Toward an Evolved American Dream
If the old American Dream was always partly myth, the the future does not require a restoration but an evolution. A new foundational narrative must be more honest about complexity and more humane about cognitive burden. A viable successor must integrate:
- Structural realism
- Narrative agency
- Institutional humility
- Cognitive empathy
- Shared responsibility
This new Dream cannot rely on the old formula of upward mobility through individual effort alone. It must offer navigability: the ability to move through complex systems without being overwhelmed. It must accept that fairness is not self-executing but must be deliberately designed.
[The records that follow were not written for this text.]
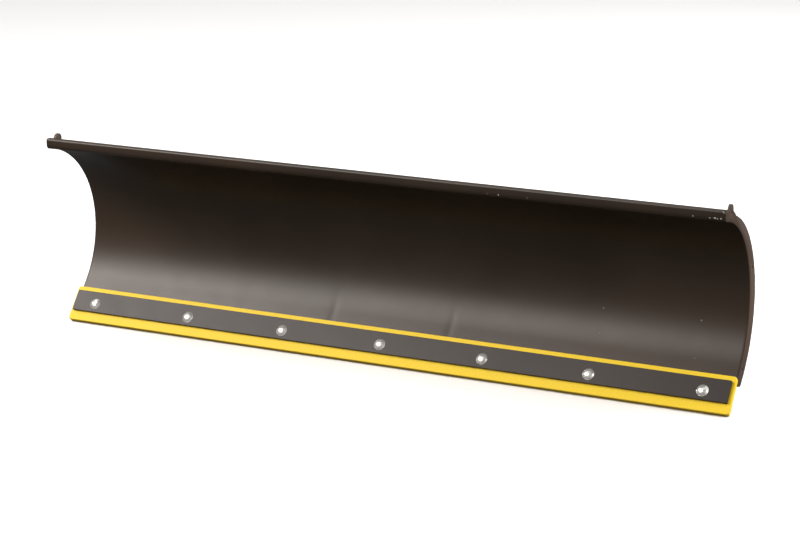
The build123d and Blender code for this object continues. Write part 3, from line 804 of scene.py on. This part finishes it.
def lock_nut(name):
    """A hexagon with bevelled corners and the round collar that holds the nylon."""
    seat = -STACK_BACK - WASHER_THICK
    corner = NUT_FLATS / 2 / cos(pi / 6)
    bore = BOLT_RADIUS
    levels = [(seat, 0.96), (seat - 0.7 * MM, 1.0), (seat - NUT_HEX_HEIGHT + 1.0 * MM, 1.0),
              (seat - NUT_HEX_HEIGHT, 0.93)]
    steps = 48
    verts, faces = [], []
    for height, share in levels:
        for i in range(steps):
            angle = 2 * pi * i / steps
            flat = NUT_FLATS / 2 / cos((angle % (pi / 3)) - pi / 6)
            radius = min(flat, corner * share)
            verts.append((radius * cos(angle), radius * sin(angle), height))
    collar_top = seat - NUT_HEX_HEIGHT - NUT_COLLAR_HEIGHT
    collar = [(NUT_COLLAR_RADIUS, seat - NUT_HEX_HEIGHT), (NUT_COLLAR_RADIUS, collar_top + 0.8 * MM),
              (NUT_COLLAR_RADIUS - 0.8 * MM, collar_top), (bore, collar_top), (bore, seat)]
    turns = [2 * pi * i / steps for i in range(steps)]
    for radius, height in collar:
        verts += [(radius * cos(turn), radius * sin(turn), height) for turn in turns]
    rings = len(levels) + len(collar)
    for ring in range(rings):
        below = (ring + 1) % rings
        faces += [(ring * steps + i, ring * steps + (i + 1) % steps, below * steps + (i + 1) % steps,
                   below * steps + i) for i in range(steps)]
    mesh = bpy.data.meshes.new(name)
    mesh.from_pydata(verts, [], faces)
    return smooth(outward(new_object(name, mesh)), radians(25))


one_bolt = turned("one_bolt", bolt_profile())
one_washer = turned("one_washer", washer_profile(), closed=True)
one_nut = lock_nut("one_nut")
print("one of each:", triangles(one_bolt), triangles(one_washer), triangles(one_nut), "triangles")


# %% [markdown]
# A tree sets the finished piece down at every point of a small mesh that holds nothing but the
# places, leans it the same way each time, and turns it about its own axis by a seeded random
# angle. The same tree stacks the loose rings on the shoes.

# %% Setting pieces down at points
def set_down_tree():
    """Sets a copy of one piece at every vertex of the start mesh, leaning and turned at random."""
    r = Recipe("set_down")
    points = r.start.outputs["Geometry"]
    piece = r.size("Piece", bpy.types.Object)
    seed = r.size("Seed", int)
    lean = r.size("Lean")
    material = r.size("Material", bpy.types.Material)
    shape = r.add("GeometryNodeObjectInfo", {"Object": piece}, out="Geometry")
    turn = r.random(0.0, 2 * pi, seed)
    leaning = r.add("FunctionNodeEulerToRotation", {0: r.vector(lean)})
    turning = r.add("FunctionNodeEulerToRotation", {0: r.vector(0.0, 0.0, turn)})
    both = r.add("FunctionNodeRotateRotation", {0: leaning, 1: turning}, rotation_space="LOCAL")
    copies = r.add("GeometryNodeInstanceOnPoints", {"Points": points, "Instance": shape, "Rotation": both})
    return r.finish(copies, material)


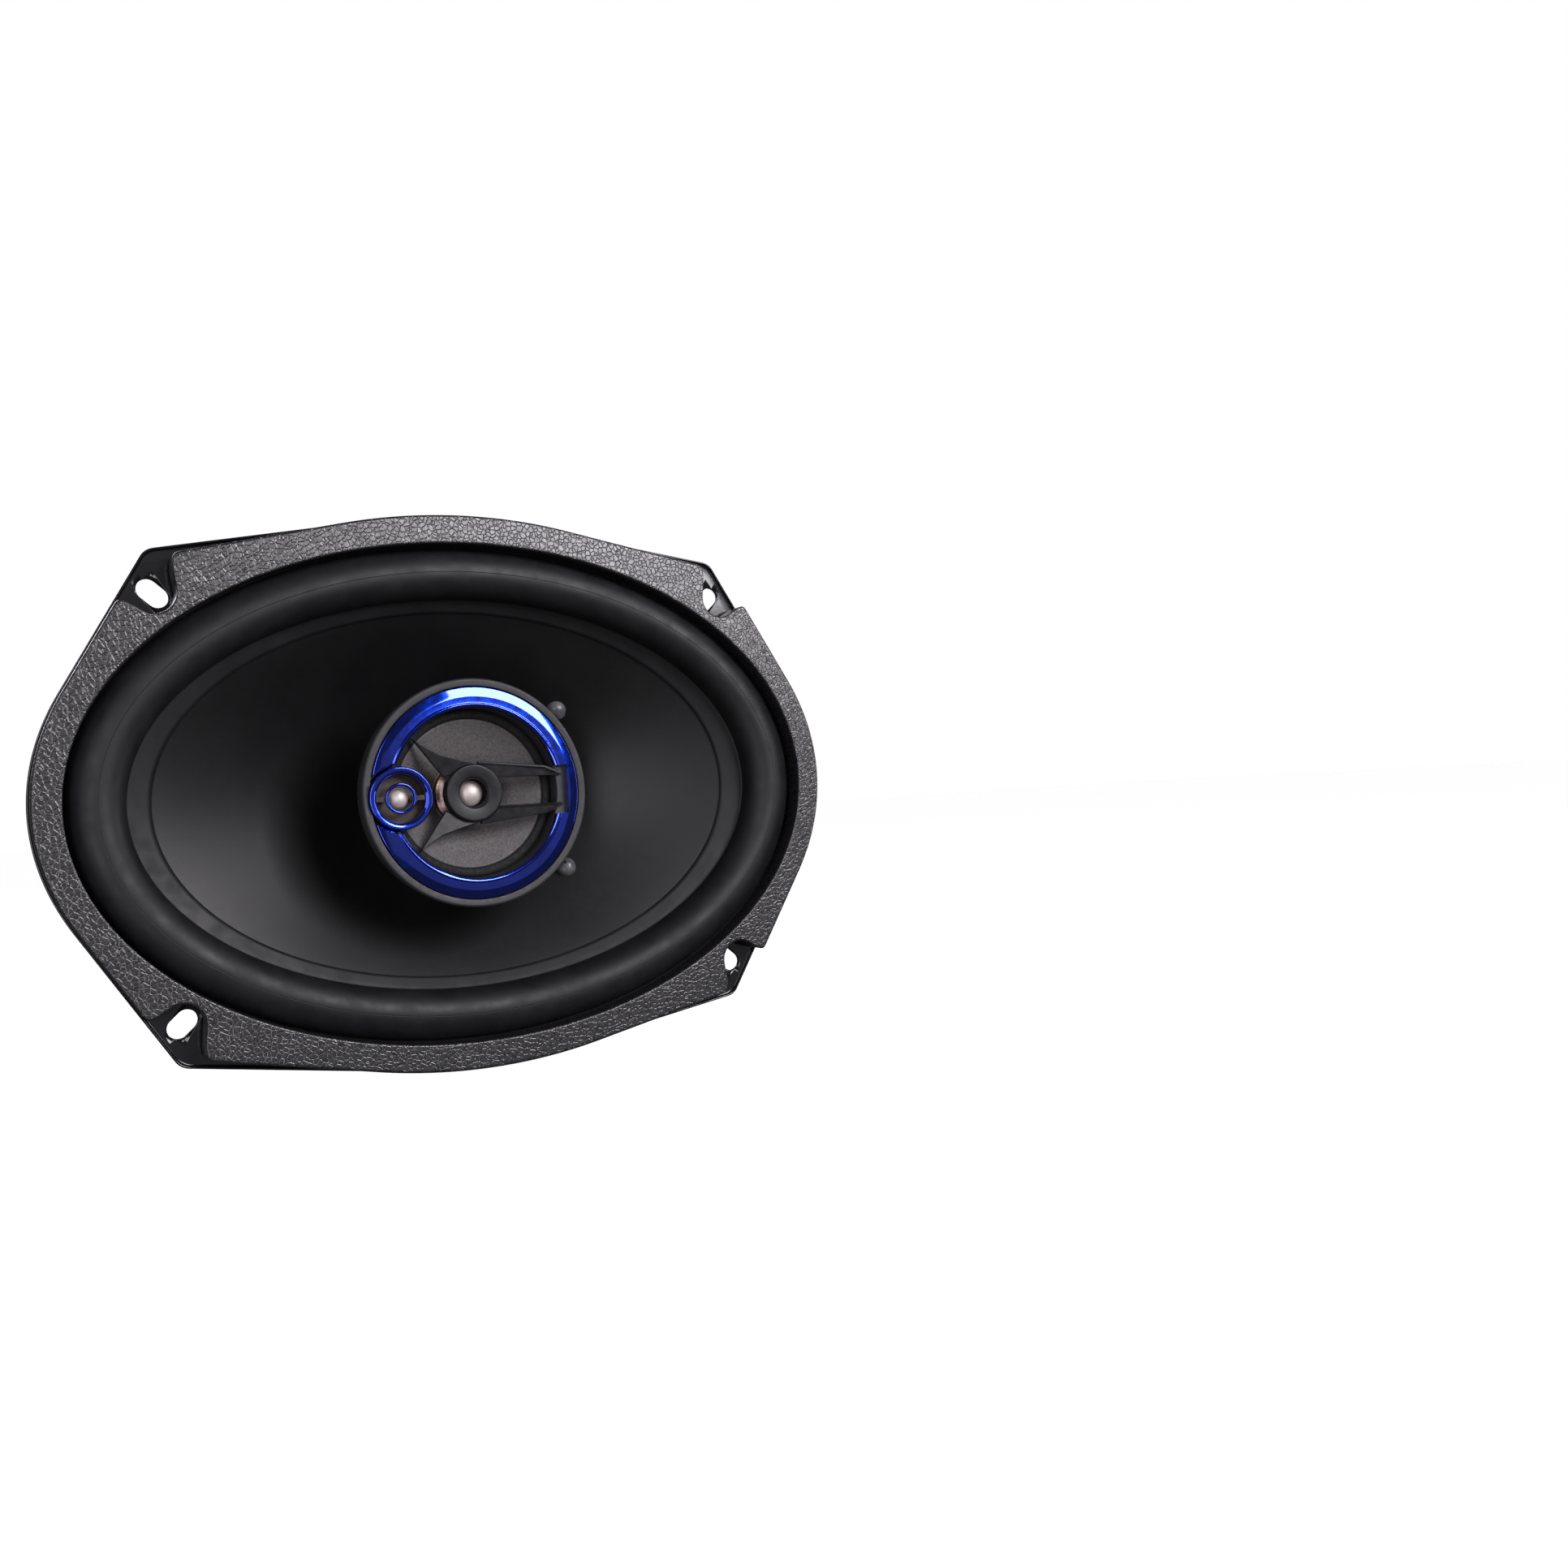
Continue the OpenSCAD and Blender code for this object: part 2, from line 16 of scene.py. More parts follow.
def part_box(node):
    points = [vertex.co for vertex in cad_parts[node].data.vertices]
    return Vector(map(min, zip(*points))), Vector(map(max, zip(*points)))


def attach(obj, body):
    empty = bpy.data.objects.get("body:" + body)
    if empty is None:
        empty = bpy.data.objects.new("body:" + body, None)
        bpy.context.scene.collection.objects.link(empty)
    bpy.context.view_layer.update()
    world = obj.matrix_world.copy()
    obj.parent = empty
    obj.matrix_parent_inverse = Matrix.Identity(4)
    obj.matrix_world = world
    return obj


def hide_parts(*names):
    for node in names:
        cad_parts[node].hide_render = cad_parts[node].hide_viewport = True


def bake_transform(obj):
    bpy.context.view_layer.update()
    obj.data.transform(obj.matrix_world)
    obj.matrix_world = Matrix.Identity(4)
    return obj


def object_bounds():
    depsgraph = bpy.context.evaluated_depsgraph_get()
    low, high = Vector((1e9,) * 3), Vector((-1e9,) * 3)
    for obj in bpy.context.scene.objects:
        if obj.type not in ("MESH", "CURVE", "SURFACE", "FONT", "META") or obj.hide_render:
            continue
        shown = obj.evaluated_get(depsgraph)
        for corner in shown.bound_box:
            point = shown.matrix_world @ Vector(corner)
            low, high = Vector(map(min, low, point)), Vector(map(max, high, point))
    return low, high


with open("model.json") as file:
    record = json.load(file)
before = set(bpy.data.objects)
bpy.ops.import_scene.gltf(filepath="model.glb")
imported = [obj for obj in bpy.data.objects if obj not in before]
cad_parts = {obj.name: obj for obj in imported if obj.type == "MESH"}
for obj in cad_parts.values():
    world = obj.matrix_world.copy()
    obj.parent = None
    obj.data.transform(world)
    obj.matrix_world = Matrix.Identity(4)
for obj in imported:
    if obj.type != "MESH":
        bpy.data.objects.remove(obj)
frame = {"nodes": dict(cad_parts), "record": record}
CAD_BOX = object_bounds()
NODES = frame["nodes"]
SLOTS = {part["node"]: part["material_slot"] for part in frame["record"]["subparts"]}
MM = 0.001
FLANGE_Z = -3.5  # the flange's mounting face in the speaker's own frame


def row(x, y, z):
    """A point of the speaker's own frame, in mm, in the shared frame, in metres."""
    return Vector((x, FLANGE_Z - z, y)) * MM


def node_box(name):
    """Lowest and highest corner of a CAD node in the speaker's own frame, in mm."""
    low, high = (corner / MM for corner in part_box(name))
    return Vector((low.x, low.z, FLANGE_Z - high.y)), Vector((high.x, high.z, FLANGE_Z - low.y))


# ---- sizes, in mm ----

FLANGE_A, FLANGE_B, RIM_Z = node_box("basket")[1]  # half length, half height, front of the rim
FACE_Z = node_box("gasket")[1].z
BEZEL_R, _, BEZEL_Z = node_box("bezel")[1]
TRIM_R = -node_box("trim_ring")[0].y
MID_R = node_box("mid_cone")[1].x
SUPER_X = -(node_box("super_tweeter_body")[0].x + node_box("super_tweeter_body")[1].x) / 2
SUPER_DROP = 0.5  # the super tweeter's axis is this far below the middle
SUPER_R = (node_box("super_tweeter_ring")[1].x - node_box("super_tweeter_ring")[0].x) / 2
CONE_GAP = 0.3  # from the cone's edge out to the foot of the surround's roll
CONE_A = node_box("cone")[1].x + CONE_GAP
CONE_B = node_box("cone")[1].y + CONE_GAP

SHEET = 1.2  # pressed steel of the basket
FLANGE_TOP = FLANGE_Z + SHEET
RIM_T = 0.7  # its turned-up rim
OPEN_A, OPEN_B = 109.5, 73.2  # the gasket's oval opening
FLANGE_IN_A, FLANGE_IN_B = OPEN_A - 0.7, OPEN_B - 0.7  # the flange's inner edge
SLOT = (83.5, 58.6, 42)  # a mounting slot's middle and its angle
SLOT_W, SLOT_L = 5.8, 9.0
FLANGE_EAR = (81.8, 65.9, 5.0, 32.3, 81.8)  # ear's centre, radius and the two ways its sides face
GASKET_EAR = (83.4, 62.7, 4.7, 32.3, 78.3)
NOTCH_R = 6.5  # round of the gasket's notch at a slot
WALL_TOP = (98.5, 62.6, -14.6)  # oval at the upper edge of the basket's slanting wall
WALL_FOOT = (50.0, 50.0, -39.0)  # circle at its lower edge
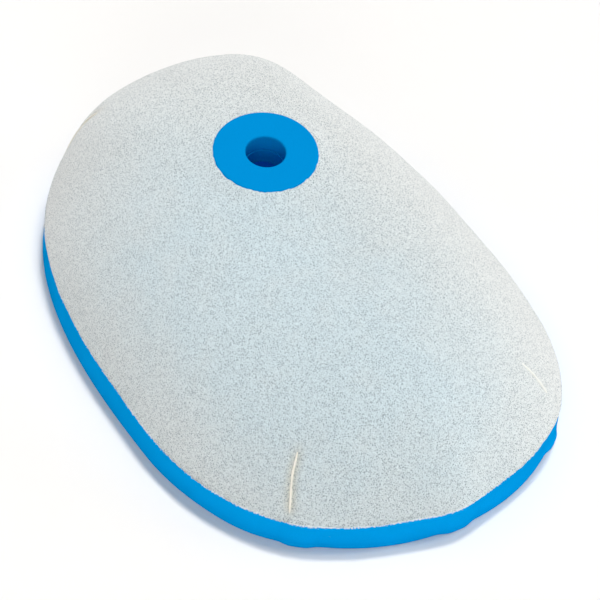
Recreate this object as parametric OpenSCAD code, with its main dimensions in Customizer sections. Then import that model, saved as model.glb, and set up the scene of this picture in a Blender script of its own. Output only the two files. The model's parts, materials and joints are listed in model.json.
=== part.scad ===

And it must place human agency at the center without indulging the fantasies of populist strongmen.
Heroes as Early Architects of the Next Story
Hero framed leaders are doing more than winning elections. They are demonstrating what a new narrative architecture could look like. They are prototypes, not saviours. They show how leaders can balance realism with hope, complexity with coherence and institutional strength with human relatability.
In this sense, they may be the early builders of a new American Dream. Not one that pretends injustice never existed, but one that offers dignity in a cognitively demanding world. One that does not promise simplicity, but one that makes complexity navigable. Not one that erases the contradictions that Twain exposed, but one that acknowledges them openly and still points towards progress.
The old Dream promised upward mobility. The next Dream may promise intelligibility. It may refine freedom not as escape from constraint but as the ability to live without being crushed by systems that make sense only to experts.
Whether this new dream emerges will depend on leaders who can integrate narrative agency with institutional reform. But one thing is clear. Americans are searching for meaning-makers again. They are seeking figures who can carry the story forward when the old fiction has finally become untenable.
And in that search lies the outline of a new American story.